SDE View: Design Principles and Intuitions¶

This document addresses deeper questions about the SDE formulation of diffusion models: Why are specific drifts chosen? How do we think about the score-noise relationship in high dimensions? What are the design principles?

1. Choosing the Drift: Design Principles¶

The Question¶

When we write the forward SDE:

\[ dx(t) = f(x(t), t)\,dt + g(t)\,dw(t) \]

How do we choose the drift \(f(x, t)\)? For example, the VP-SDE uses:

\[ f(x, t) = -\frac{1}{2}\beta(t) x \]

Should we think of this as an "external force" moving probability mass?

The Answer¶

Yes — it is very helpful to think of the drift as an external force field acting on probability mass.

The main guideline is:

Choose a drift + noise schedule such that the forward process is simple, stable, and ends in a known distribution.

2. What the Drift Actually Does¶

Geometric View¶

In the Fokker–Planck equation, which governs how densities evolve under an SDE:

\[ \frac{\partial p_t(x)}{\partial t} = -\nabla \cdot \left(f(x, t) p_t(x)\right) + \frac{1}{2}\nabla^2 \left(g(t)^2 p_t(x)\right) \]

You can literally read off the roles:

\(f(x, t)\): transports probability mass (advection term)
\(g(t)\): diffuses (spreads) probability mass (diffusion term)

Key insight: Drift is an external force field moving probability mass. Noise spreads mass; drift organizes where it flows.

3. Why the VP Drift Is Linear¶

The VP-SDE uses:

\[ f(x, t) = -\frac{1}{2}\beta(t) x \]

This choice is not arbitrary.
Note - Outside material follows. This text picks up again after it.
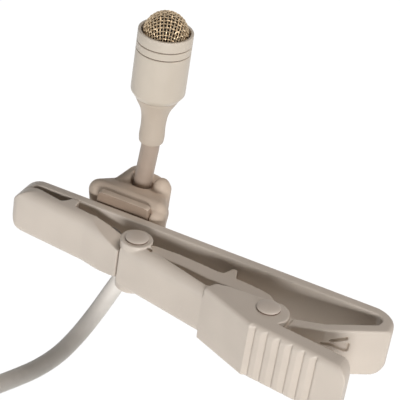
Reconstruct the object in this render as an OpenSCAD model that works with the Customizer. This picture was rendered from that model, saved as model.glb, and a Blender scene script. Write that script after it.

It satisfies three extremely strong constraints simultaneously:

(a) Globally Stabilizing¶

The drift points toward the origin everywhere:

No explosion
No runaway trajectories
Well-defined reverse dynamics

This is crucial in very high dimensions (e.g., \(d = 3072\) for a 32×32 RGB image).

(b) Preserves Gaussian Structure¶

If the forward process starts Gaussian, it stays Gaussian.

With this drift:

\[ x(t) \mid x_0 \sim \mathcal{N}\left(\sqrt{\bar{\alpha}_t} x_0, (1 - \bar{\alpha}_t) I\right) \]

This closed-form marginal is gold — it makes training trivial.

© Lets Noise Dominate Gradually¶

The linear drift slowly shrinks signal while noise grows:

Early times: signal-dominated
Late times: noise-dominated

This creates a smooth continuum of difficulty levels for learning.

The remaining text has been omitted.